Prove that the Well-Ordering Principle implies the Principle of Complete Mathematical Induction.

Thanks in advance!

Suppose \(\displaystyle P\) is a proposition appliable to the natural numbers, and suppose that:

(1) \(\displaystyle P(n_1)\) is true for some \(\displaystyle n_1\in\mathbb{N}\) ;

(2) It is true that \(\displaystyle \forall\,k>n_1\,,\,P(n_1)\wedge P(n_1+2)\wedge\ldots\wedge P(k)\Longrightarrow P(k+1)\)

Then we must prove that \(\displaystyle P(n)\) is true for all \(\displaystyle n\in\mathbb{N}-\{1,2,\ldots,n_1-1\}\).

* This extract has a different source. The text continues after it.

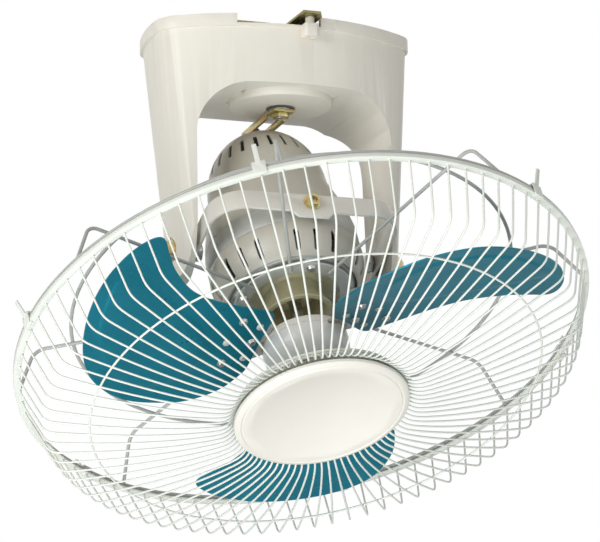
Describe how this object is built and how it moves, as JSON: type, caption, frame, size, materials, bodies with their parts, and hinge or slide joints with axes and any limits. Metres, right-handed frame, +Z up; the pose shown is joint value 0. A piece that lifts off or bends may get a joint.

Now, let \(\displaystyle K:=\{n\in\mathbb{N}\;/\;n>n_1\wedge P(n)\,\, \mbox{isn't true}\}\) . If \(\displaystyle K\neq\emptyset\) then, by the WOP there exists a first (in the natural ordering of the naturals) \(\displaystyle n_0\in K\) . Well, now

look at \(\displaystyle P(n_1+1),\ldots,P(n_0-1)\) , apply (2) above and get a contradiction which shows that \(\displaystyle K\) cannot be non-empty and we're done.

Tonio